Tell George RR Martin he’s writing books for kids – it can’t have been all the nudity, incest and beheadings that meant the HBO series A Game of Thrones was shown after the 9pm watershed with a warning about adult themes.

Game of Thrones still

Just for kids?

Tell me that kids get all the jokes in Terry Pratchett’s books – yeah, even the Heisenberg Uncertainty Principle one. I’m pretty sure they teach quantum mechanics at middle school these days.

I could go on about the nonverbal communication in Daniel Abraham’s Long Price Quartet, or Joe Abercombie’s The Heroes as “an indictment of war and the duplicity that corrupts men striving for total power” (Eric Brown, The Guardian). Just for kids? Seriously?

There is more to fantasy than vampires and werewolves, elves and dwarfs, whatever the intended demographic. If he’d picked more representative example texts instead of just the most visible ones – hell, even read around his subject a bit – Gopnik would know that. Instead all he showed was his beautifully-articulated prejudices.

***

¹And why only select the biggest sellers? Why not select The Hunger Games, or Artemis Fowl? The Forest of Hands and Teeth or A Wizard of Earthsea? OK, they’re not high fantasy,  but that didn’t stop him picking Twilight. Could it be that Adam Gopnik actually doesn’t know much about YA fantasy and is only looking at the bestseller list? For shame.
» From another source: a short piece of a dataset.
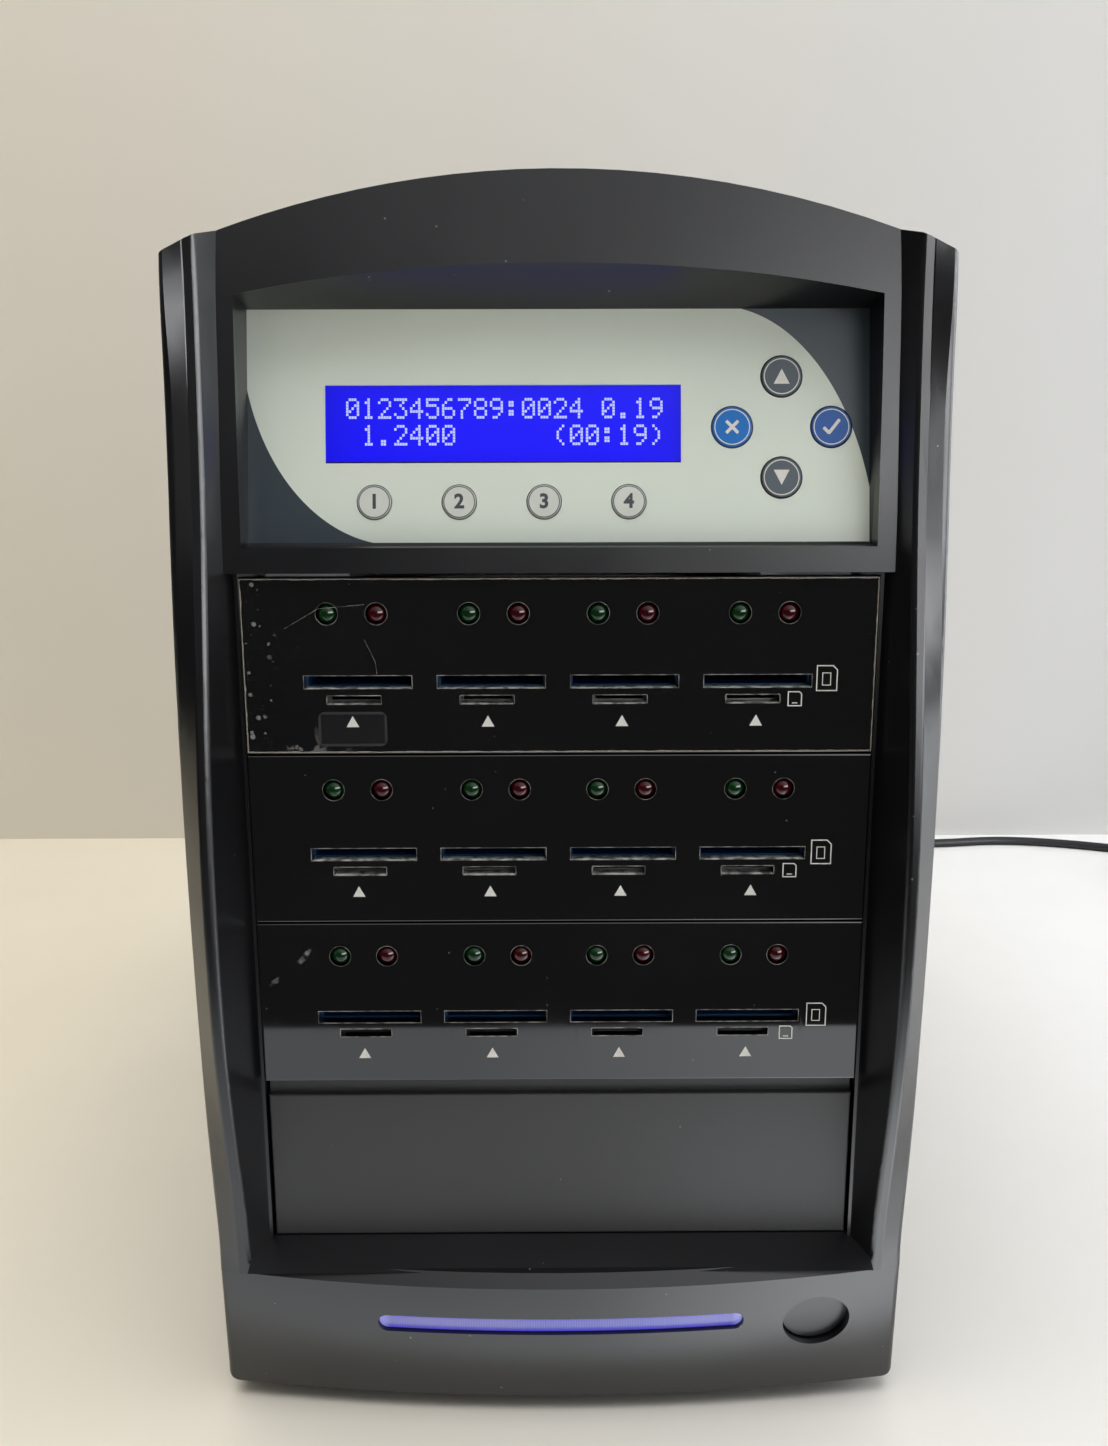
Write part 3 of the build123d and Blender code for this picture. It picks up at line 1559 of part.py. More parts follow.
def rubber_feet():
    """Round tapered feet with a dished underside."""
    top, bottom = foot_radius
    dish_radius, dish_depth = foot_dish
    foot = Pos(0, 0, foot_height / 2) * Cone(bottom, top, foot_height)
    foot = foot - rod_z(0, 0, dish_radius, (-overcut, dish_depth))
    places = [(sx * foot_x, y) for sx in (-1, 1) for y in (bezel_back + foot_inset, rear_y - foot_inset)]
    return group([Pos(x, y, 0) * foot for x, y in places])


# Inner wiring


def swept(section, points, bend):
    """A section swept along straight runs that are joined by tangent bends."""
    path = FilletPolyline(*points, radius=bend)
    start = Plane(origin=points[0], x_dir=(1, 0, 0), z_dir=path % 0)
    return sweep(start * section, path=path)


def reader_cables():
    """Flat cable from each reader board to its header."""
    board_back = panel_thickness + reader_board_setback + reader_board_size[1]
    cables = []
    for index, (x, drop_y) in enumerate(zip(ribbon_places, ribbon_drop_y)):
        z = panel_top(index) - board_drop - reader_board_size[2] / 2
        points = [
            (x, board_back, z), (x, drop_y, z), (x, drop_y, wiring_height),
        (x, controller_front + header_setback, wiring_height),
        ]
        cables.append(swept(Rectangle(ribbon_width, ribbon_thickness), points, ribbon_bend))
    return group(cables)


def panel_cable():
    """Flat cable from the back of the key board to its header."""
    x = panel_ribbon_x
    depth = key_board_depth + key_board_thickness
    start = overlay_plane.from_local_coords((x, panel_ribbon_start, -depth))
    lean = overlay_plane.from_local_coords((x, panel_ribbon_start, -depth - panel_ribbon_lean))
    points = [
        tuple(start), tuple(lean), (x, panel_ribbon_drop_y, lean.Z),
        (x, panel_ribbon_drop_y, wiring_height), (x, controller_front + header_setback, wiring_height),
    ]
    return swept(Rectangle(panel_ribbon_width, ribbon_thickness), points, ribbon_bend)


def wire_leads():
    """Round leads of the light board, the power switch and the power supply."""
    first, second = lead_rise_y
    end_y = controller_front + header_setback
    first_run, second_run = button_lead_runs
    bar_board_back = bar_back + bar_board[1]
    switch_back = power_switch_front + power_switch_size[1]
    supply_end = controller_top + supply_lead_end
    bar_points = [
        (bar_lead_x, bar_board_back, bar_centre_z), (bar_lead_x, first, bar_centre_z),
        (bar_lead_x, first, wiring_height), (bar_lead_x, end_y, wiring_height),
    ]
    button_points = [
        (button_x, switch_back, button_z), (button_x, switch_back + first_run, button_z),
        (button_lead_x, switch_back + second_run, button_z), (button_lead_x, second, button_z),
        (button_lead_x, second, wiring_height), (button_lead_x, end_y, wiring_height),
    ]
    supply_points = [
        (supply_lead_x, supply_front, supply_lead_z), (supply_lead_x, supply_lead_y, supply_lead_z),
        (supply_lead_x, supply_lead_y, supply_end), (supply_lead_x, end_y, supply_end),
    ]
    return group([
        swept(Circle(lead_radius), bar_points, lead_bend),
        swept(Circle(lead_radius), button_points, lead_bend),
        swept(Circle(supply_lead_radius), supply_points, supply_lead_bend),
    ])


# Mains lead


def connector_place(shape):
    """Place a shape drawn about the inlet's axis."""
    return Pos(inlet_x, 0, inlet_z) * shape


def mains_connector():
    """Moulded connector in the inlet, with its grip and its tapering strain relief."""
    grip_start = inlet_face + connector_gap
    grip_end = grip_start + connector_grip[2]
    nose_start = socket_floor + connector_play
    nose = bar_between(
        chamfered(connector_nose[0], connector_nose[1], inlet_corner), (nose_start, grip_start + weld)
    )
    grip = box(centred(0, connector_grip[0]), (grip_start, grip_end), centred(0, connector_grip[1]))
    grip = fillet(grip.edges(), connector_edge_radius)
    wide, narrow = relief_radii
    relief = Rot(-90, 0, 0) * (Pos(0, 0, relief_length / 2) * Cone(wide, narrow, relief_length))
    relief = Pos(0, grip_end, 0) * relief + rod_y(0, 0, narrow, (grip_end - weld, grip_end + weld))
    y_range = past(nose_start, nose_start + pin_size[2])
    slots = [box(centred(x, connector_slot[0]), y_range, centred(z, connector_slot[1])) for x, z in pin_places()]
    return connector_place(union([nose, grip, relief]) - slots)


def cord_points():
    """Corners of the lead's route, from the connector to the start of the coil."""
    start = Vector(inlet_x, connector_end, inlet_z)
    rest = [Vector(x, connector_end + y, z) for x, y, z in cord_route]
    return [start, start + Vector(0, cord_first_run, 0)] + rest


def route_radii(points):
    """The widest even bend that each corner of a route can hold."""
    radii = []
    for before, corner, after in zip(points, points[1:], points[2:]):
        run_in, run_out = corner - before, after - corner
        turn = radians(run_in.get_angle(run_out))
        radii.append(cord_run_share * min(run_in.length, run_out.length) / tan(turn / 2))
    return radii


def cord_path():
    """Centre line of the lead up to the coil."""
    points = cord_points()
    return FilletPolyline(*points, radius=route_radii(points))


def tube(path, radius):
    """A round tube along one unbroken path."""
    start = Plane(origin=path @ 0, z_dir=path % 0)
    return sweep(start * Circle(radius), path=path)


def biarc(start, start_tangent, end, end_tangent):
    """Two arcs that join two places and keep the tangent at both."""
    chord = end - start
    both = start_tangent + end_tangent
    a = 2 * (start_tangent.dot(end_tangent) - 1)
    b = -2 * chord.dot(both)
    c = chord.dot(chord)
    reach = (-b - sqrt(b * b - 4 * a * c)) / (2 * a)
    middle = (start + start_tangent * reach + end - end_tangent * reach) * 0.5
    first = Edge.make_tangent_arc(start, start_tangent, middle)
    second = Edge.make_tangent_arc(middle, first % 1, end)
    return [first, second]


def coil_arcs():
    """The coil's centre line: spiral in on the floor, climb a layer, spiral out and stop."""
    points = cord_points()
    heading = (points[-1] - points[-2]).normalized()
    place = points[-1]
    diameter = 2 * cord_radius
    edges = [Edge.make_line(place, place + heading * diameter)]
    place = place + heading * diameter
    climb = Vector(0, 0, coil_layer_rise)
    level = Vector(0, 0, 0)
    turns = [(radius, level) for radius in coil_radii_in]
    turns.append((coil_climb_radius, climb))
    turns += [(radius, level) for radius in coil_radii_out]
    for radius, rise in turns:
        right = Vector(heading.Y, -heading.X, 0)
        end = place + right * (2 * radius) + rise
        edges += biarc(place, heading, end, -heading)
        place, heading = end, -heading
    right = Vector(heading.Y, -heading.X, 0)
    end = place + (heading + right) * coil_last_radius
    edges += biarc(place, heading, end, right)
    place, heading = end, right
    edges.append(Edge.make_line(place, place + heading * diameter))
    return edges


def coil_end():
    """Where the coil ends and which way it points."""
    last = coil_arcs()[-1]
    return last @ 1, last % 1


def mains_plug():
    """Moulded three-pin plug at the end of the coil, lying on the floor."""
    place, heading = coil_end()
    length, width, height = plug_body
    wide, narrow = relief_radii
    relief = Pos(plug_relief / 2, 0, 0) * Rot(0, 90, 0) * Cone(narrow, wide, plug_relief)
    relief = relief + rod_x(0, 0, narrow, (plug_relief - weld, plug_relief + weld))
    end = plug_relief + length
    body = fillet(box((plug_relief, end), centred(0, width), centred(0, height)).edges(), plug_edge_radius)
    reach, thickness, blade_height = plug_blade
    x_range, z_range = (end - weld, end + reach), centred(plug_blade_drop, blade_height)
    blades = [box(x_range, centred(side * plug_blade_spread, thickness), z_range) for side in (-1, 1)]
    earth_radius, earth_length, earth_drop = plug_earth
    earth = rod_x(0, -earth_drop, earth_radius, (end - weld, end + earth_length))
    plug = union([relief, body, earth] + blades)
    turn = degrees(atan2(heading.Y, heading.X))
    return Pos(place.X, place.Y, place.Z) * Rot(0, 0, turn) * plug


# Every piece, one node each

export("front_bezel", front_bezel())
export("panel_overlay", panel_overlay())
export("control_plate", panel_carrier())
export("lcd_screen", lcd_screen())
export("lcd_board", lcd_board())
export("key_board", key_board())
export("key_switches", key_switches())
for name, place in key_places.items():
    export(name, key(*place))
for index in range(panel_count):
    number = str(index + 1)
    export("card_panel_" + number, card_panel(panel_top(index)))
    export("reader_tray_" + number, reader_tray(panel_top(index)))
    export("reader_board_" + number, reader_board(panel_top(index)))
export("sd_sockets", card_sockets(sd_socket, sd_passage, sd_drop, 0))
export("micro_sockets", card_sockets(micro_socket, micro_passage, micro_drop, micro_shift))
export("green_leds", leds(0))
export("red_leds", leds(led_colour_pitch))
export("bay_blank", bay_blank())
export("light_bar", light_bar())
export("light_bar_board", light_bar_board())
export("power_button", power_button())
export("power_switch", power_switch())
export("chassis_frame", chassis_frame())
export("case_cover", case_cover())
export("bay_bracket_right", bay_bracket())
export("bay_bracket_left", mirrored(bay_bracket()))
export("board_shelf", board_shelf())
export("controller_board", controller_board())
export("controller_parts", controller_parts())
export("heat_sink", heat_sink())
export("standoffs", standoffs())
export("supply_case", supply_case())
export("supply_board", supply_board())
export("fan_frame", fan_frame())
export("fan_rotor", fan_rotor())
export("fan_guard", fan_guard())
export("mains_inlet", mains_inlet())
export("rocker_frame", rocker_frame())
export("mains_rocker", mains_rocker())
export("pan_screws", pan_screws())
export("cover_screws", cover_screws())
export("rubber_feet", rubber_feet())
export("reader_cables", reader_cables())
export("panel_cable", panel_cable())
export("wire_leads", wire_leads())
export("mains_connector", mains_connector())
lead_path = cord_path()
coil_path = Wire(coil_arcs())
export("mains_lead", tube(lead_path, cord_radius))
export("mains_coil", tube(coil_path, cord_radius))
export("mains_plug", mains_plug())

# The lead's measures: its bends, its length and how near the coil comes to itself
print("bends", [round(radius, 1) for radius in route_radii(cord_points())])
print("lead length", round(lead_path.length), "coil length", round(coil_path.length))
section = pi * cord_radius ** 2
for path in (lead_path, coil_path):
    print("volume share", round(tube(path, cord_radius).volume / (section * path.length), 4))
steps = 1200
spots = [coil_path.position_at(step / steps) for step in range(steps + 1)]
pace = coil_path.length / steps
apart = int(neighbour_share * cord_radius / pace)
nearest = min(
    (spots[one] - spots[two]).length for one in range(steps) for two in range(one + apart, steps + 1)
)
print("least gap of the coil to itself", round(nearest - 2 * cord_radius, 3))
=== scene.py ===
"""The looks of a desktop memory card copier, laid out as an add-on and run as a script."""

import math
from collections import namedtuple

import bmesh
import bpy
from bpy.props import FloatProperty, FloatVectorProperty, PointerProperty, StringProperty
from mathutils import Matrix, Vector


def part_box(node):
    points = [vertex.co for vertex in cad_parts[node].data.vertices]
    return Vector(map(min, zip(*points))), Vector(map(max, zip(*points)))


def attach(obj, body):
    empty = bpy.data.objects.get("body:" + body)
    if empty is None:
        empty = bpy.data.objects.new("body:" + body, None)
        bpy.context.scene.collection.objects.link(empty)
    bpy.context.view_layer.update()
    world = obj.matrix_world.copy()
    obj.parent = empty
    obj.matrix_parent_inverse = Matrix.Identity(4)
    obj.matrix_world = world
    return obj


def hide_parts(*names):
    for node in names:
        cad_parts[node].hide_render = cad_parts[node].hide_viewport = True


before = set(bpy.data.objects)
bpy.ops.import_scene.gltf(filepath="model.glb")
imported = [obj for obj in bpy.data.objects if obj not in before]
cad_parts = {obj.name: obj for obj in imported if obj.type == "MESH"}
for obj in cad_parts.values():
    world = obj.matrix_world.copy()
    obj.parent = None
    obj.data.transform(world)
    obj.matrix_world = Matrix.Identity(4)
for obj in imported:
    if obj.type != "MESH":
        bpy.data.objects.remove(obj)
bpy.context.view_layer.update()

bl_info = {
    "name": "Card Copier Looks",
    "version": (1, 0, 0),
    "blender": (4, 5, 0),
    "location": "3D View > Sidebar > Copier",
    "description": "Finishes, printed marks, cord and stage of a desktop memory card copier",
    "category": "Object",
}

UNIT = "unit"
MM = 0.001

# Turns a flat drawing upright, to face the front
UPRIGHT = Matrix.Rotation(math.pi / 2, 4, "X")

# The camera: focal length and frame height in pixels, sensor and place in mm, and pitch, yaw and roll
FOCAL_PIXELS = 1271.0
FRAME_PIXELS = 1446.0
SENSOR_WIDTH = 36.0
CAMERA_PLACE = (-2.8, -441.6, 245.5)
CAMERA_TURNS = (12.25, 0.28, -0.15)

# The table in reflections, in metres: its front and left edge, and where its bright strip ends at the unit
TABLE_FRONT = -0.3646
TABLE_LEFT = -0.42
STRIP_END = -0.172

# What the table's warm left side keeps of each channel, and the wall's colour at its right
WARM_TABLE = (0.91, 0.83, 0.66)
PALE_WALL = (0.75, 0.75, 0.745)

# Lamps: place in metres, size, power and colour
SIDE_LAMP = ((1.15, 0.10, 0.30), 0.8, 4.6, (0.90, 0.95, 1.0))
TOP_LAMP = ((-0.15, -0.25, 1.7), 1.6, 27.0, (1.0, 0.985, 0.96))
LAMP_TARGET = Vector((0.0, 0.0, 0.12))

# The display panel's own frame: its lower edge's middle, and its turn up from flat, 11 degrees from upright
PANEL_FOOT = (0.0, -143.2, 223.8)
PANEL_TURN = math.radians(79.0)

# Ellipses outside which the display panel is printed dark: centre and half axes, in mm on the panel
DARK_CORNERS = {
    "lower left": (-37.72, 49.22, 36.03, 49.81, -1),
    "upper right": (36.68, -6.21, 37.51, 60.89, 1),
}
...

Commercial success has never been a metric for literary merit – occasionally they intersect (Hilary Mantel, Wolf Hall: sold over 600,000 copies in 2010, and won the Booker); usually, they don’t (Dan Brown, The Da Vinci Code: sold by the shedload, and, erm, didn’t).

 

 

10 Comments

  1. DW

    Wow…I went back and read the original article and it was completely…sorry I’m at a loss for words. I second the fact that he should read Earthsea and Harry Potter. Both well-written fantasy. And I certainly wouldn’t classify Twilight as high fantasy.

  2. Gonzalo Morán

    OK, Ellie. On monday it will be posted. I’ll send you the link once it’s done. Also on monday you’ll receive my msg. I’m signing off for the weekend.
    Best
    Gonzalo (Havana, CUBA)

  3. Vaughn

    Someone should hand this guy a copy of Kushiel’s Dart by Jacqueline Carey. If he’s so sure fantasy is just for kids, his head’ll explode.

    Thanks for a spot on deconstruction and refuting of the typical condescension the genre gets from the literary establishment.

  4. Gonzalo Morán

    Wow!! This entrance in your blog is outstanding. With your permission I’ll meke a tramnslation into Spanish to publish it in my blog aboutr fantasy.
    Greetings from Havana, CUBA
    Gonzalo

    • Ellie

      Of course you have my permission, Gonzalo – spread the word!

  5. Celia

    It is insulting and the fact that it was written with ‘gentle humour’ and was ‘beautifully articulated’ just make me feel as if he’s patting me on the head and going ‘there, there, read your little fantasy book dear …’

    • Ellie

      *Exactly*.

  6. Paul (@princejvstin)

    What about Harry Potter. Or was he afraid picking Harry Potter would scotch his argument but good. Hmmm…

  7. LJCohen

    Sigh. Well said. I’m glad I didn’t read the original article before I’d seen your post or my blood would have boiled.